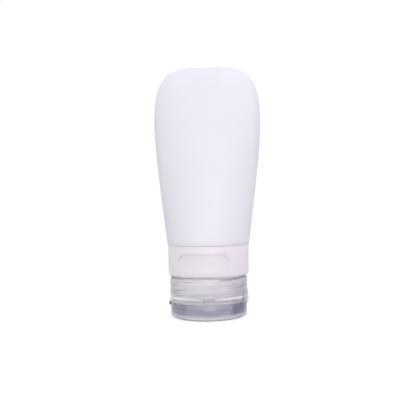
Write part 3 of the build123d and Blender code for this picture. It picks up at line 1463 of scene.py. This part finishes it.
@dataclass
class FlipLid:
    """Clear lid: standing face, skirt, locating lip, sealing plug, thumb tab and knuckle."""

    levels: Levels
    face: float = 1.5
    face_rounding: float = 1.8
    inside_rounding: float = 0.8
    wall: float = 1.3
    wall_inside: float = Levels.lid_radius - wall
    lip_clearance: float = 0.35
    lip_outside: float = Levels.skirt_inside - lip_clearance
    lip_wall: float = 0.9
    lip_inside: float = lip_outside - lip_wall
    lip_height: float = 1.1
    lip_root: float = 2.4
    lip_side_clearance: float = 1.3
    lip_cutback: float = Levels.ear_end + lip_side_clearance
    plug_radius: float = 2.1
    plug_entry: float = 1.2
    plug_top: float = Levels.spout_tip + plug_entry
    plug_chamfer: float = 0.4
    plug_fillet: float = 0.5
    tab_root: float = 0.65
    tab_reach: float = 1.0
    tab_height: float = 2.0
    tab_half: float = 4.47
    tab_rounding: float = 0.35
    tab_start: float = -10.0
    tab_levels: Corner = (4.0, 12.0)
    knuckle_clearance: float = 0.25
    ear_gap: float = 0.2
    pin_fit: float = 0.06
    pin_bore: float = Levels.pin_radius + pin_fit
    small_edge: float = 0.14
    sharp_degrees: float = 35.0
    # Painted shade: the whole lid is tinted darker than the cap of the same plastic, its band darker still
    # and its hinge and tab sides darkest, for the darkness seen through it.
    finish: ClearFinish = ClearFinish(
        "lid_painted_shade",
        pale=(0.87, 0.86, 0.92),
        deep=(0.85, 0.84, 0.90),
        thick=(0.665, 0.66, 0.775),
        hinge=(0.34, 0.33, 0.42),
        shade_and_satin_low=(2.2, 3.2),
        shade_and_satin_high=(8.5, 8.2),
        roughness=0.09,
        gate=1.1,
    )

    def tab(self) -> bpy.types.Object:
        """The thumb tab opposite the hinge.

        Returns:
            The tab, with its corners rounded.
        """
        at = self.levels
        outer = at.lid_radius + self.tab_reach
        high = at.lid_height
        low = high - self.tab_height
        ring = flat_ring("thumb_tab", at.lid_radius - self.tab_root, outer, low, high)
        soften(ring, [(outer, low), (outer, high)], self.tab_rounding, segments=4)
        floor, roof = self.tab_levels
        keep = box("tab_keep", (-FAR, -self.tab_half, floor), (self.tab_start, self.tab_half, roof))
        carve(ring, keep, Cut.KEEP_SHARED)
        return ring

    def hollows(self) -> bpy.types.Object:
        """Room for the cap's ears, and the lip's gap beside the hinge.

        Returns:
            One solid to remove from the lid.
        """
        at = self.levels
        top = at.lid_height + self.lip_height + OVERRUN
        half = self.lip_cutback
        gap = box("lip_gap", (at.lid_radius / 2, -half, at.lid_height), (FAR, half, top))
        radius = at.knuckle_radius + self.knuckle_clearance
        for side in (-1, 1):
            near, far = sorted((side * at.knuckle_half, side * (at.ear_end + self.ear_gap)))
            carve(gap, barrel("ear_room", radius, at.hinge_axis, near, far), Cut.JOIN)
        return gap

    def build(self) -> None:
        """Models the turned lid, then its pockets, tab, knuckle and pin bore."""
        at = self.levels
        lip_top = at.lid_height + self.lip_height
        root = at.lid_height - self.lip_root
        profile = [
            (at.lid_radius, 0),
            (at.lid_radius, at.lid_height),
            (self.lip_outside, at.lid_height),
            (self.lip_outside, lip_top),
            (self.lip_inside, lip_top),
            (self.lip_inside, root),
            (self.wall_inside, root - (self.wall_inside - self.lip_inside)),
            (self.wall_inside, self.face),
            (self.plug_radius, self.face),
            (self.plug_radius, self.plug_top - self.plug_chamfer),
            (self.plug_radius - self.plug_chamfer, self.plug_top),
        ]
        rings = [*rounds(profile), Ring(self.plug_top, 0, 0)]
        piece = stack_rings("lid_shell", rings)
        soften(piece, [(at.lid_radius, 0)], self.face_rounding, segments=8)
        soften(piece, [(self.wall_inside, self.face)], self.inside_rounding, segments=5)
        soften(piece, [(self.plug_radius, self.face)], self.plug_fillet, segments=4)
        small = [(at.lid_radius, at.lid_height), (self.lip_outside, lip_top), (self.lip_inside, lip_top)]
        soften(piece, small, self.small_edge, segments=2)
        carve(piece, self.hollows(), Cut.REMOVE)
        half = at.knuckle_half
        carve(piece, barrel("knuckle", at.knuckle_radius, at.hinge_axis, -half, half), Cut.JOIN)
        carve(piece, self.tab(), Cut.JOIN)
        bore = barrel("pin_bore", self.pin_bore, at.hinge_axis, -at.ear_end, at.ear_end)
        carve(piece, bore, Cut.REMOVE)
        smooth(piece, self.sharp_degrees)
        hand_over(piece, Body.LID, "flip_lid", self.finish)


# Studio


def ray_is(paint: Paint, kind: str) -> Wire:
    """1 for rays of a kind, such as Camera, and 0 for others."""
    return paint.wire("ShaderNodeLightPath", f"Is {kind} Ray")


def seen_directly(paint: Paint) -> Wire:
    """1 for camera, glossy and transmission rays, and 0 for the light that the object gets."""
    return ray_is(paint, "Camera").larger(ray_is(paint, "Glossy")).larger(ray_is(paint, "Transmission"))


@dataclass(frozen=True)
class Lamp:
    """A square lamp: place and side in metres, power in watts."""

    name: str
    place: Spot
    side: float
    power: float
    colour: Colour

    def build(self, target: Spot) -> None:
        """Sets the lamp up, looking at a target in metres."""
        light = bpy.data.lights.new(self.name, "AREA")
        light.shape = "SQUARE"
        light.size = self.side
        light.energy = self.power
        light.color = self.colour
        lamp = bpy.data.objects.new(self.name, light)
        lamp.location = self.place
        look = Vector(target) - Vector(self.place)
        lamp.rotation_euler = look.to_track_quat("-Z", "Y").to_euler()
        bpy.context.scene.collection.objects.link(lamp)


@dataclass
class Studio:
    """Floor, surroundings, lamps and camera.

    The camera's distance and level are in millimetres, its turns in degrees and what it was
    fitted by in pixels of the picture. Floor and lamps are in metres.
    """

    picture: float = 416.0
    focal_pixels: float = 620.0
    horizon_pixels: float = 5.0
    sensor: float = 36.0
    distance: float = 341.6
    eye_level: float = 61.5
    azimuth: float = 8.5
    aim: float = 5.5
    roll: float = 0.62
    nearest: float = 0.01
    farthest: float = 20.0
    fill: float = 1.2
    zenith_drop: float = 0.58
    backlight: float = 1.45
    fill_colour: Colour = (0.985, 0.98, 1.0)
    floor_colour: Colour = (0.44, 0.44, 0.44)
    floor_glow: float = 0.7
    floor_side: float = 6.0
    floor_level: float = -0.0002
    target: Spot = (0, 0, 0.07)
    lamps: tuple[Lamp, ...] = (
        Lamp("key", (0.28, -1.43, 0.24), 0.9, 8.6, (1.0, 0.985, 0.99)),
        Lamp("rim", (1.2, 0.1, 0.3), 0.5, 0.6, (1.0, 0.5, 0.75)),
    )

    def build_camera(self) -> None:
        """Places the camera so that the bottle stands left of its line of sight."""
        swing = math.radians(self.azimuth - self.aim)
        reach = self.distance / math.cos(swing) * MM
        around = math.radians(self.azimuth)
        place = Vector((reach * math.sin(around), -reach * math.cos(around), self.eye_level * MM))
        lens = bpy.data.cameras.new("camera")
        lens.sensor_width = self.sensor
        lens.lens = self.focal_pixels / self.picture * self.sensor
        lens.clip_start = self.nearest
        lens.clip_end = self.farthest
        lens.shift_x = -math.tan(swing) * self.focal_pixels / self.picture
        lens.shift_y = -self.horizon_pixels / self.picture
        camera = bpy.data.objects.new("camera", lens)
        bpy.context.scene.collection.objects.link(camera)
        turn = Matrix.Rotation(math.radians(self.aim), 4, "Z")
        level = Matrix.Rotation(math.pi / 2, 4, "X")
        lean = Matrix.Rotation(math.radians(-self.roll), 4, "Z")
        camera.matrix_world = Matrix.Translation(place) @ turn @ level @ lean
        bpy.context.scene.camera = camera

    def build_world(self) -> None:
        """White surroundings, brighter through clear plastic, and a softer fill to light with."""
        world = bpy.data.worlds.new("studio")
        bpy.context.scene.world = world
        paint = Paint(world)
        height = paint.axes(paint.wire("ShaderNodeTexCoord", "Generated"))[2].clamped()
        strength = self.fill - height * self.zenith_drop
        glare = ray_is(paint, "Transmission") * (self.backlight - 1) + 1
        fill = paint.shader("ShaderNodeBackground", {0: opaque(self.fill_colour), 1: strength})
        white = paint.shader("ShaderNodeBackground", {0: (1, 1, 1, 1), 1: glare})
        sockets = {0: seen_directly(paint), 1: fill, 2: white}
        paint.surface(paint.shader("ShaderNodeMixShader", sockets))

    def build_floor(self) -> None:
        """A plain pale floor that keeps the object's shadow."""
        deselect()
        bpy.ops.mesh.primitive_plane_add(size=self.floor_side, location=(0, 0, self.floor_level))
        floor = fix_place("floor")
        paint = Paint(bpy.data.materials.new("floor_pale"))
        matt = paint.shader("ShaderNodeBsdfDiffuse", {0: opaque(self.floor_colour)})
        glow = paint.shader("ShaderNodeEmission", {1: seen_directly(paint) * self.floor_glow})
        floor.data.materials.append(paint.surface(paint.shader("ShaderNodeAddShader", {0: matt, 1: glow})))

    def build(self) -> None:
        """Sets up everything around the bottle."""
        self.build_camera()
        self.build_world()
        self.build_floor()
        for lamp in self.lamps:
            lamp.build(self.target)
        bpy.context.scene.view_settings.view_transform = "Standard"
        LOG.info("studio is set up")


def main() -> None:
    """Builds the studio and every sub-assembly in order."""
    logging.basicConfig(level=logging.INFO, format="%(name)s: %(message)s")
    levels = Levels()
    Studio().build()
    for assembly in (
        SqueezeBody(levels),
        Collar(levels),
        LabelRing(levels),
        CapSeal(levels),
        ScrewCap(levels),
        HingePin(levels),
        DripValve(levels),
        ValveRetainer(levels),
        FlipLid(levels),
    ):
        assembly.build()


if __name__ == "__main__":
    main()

-----

▶ The problem
From the opening line of the data above, please print each line as written up to and including the line that contains "face, skirt, locating", and nothing more.

▶ Exercise output
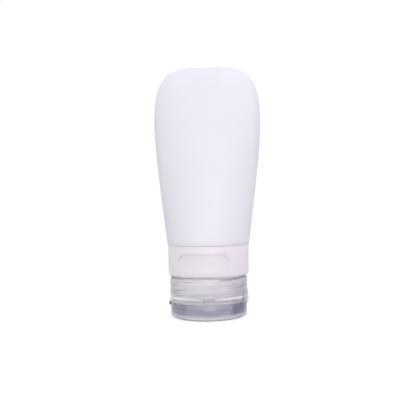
Write part 3 of the build123d and Blender code for this picture. It picks up at line 1463 of scene.py. This part finishes it.
@dataclass
class FlipLid:
    """Clear lid: standing face, skirt, locating lip, sealing plug, thumb tab and knuckle."""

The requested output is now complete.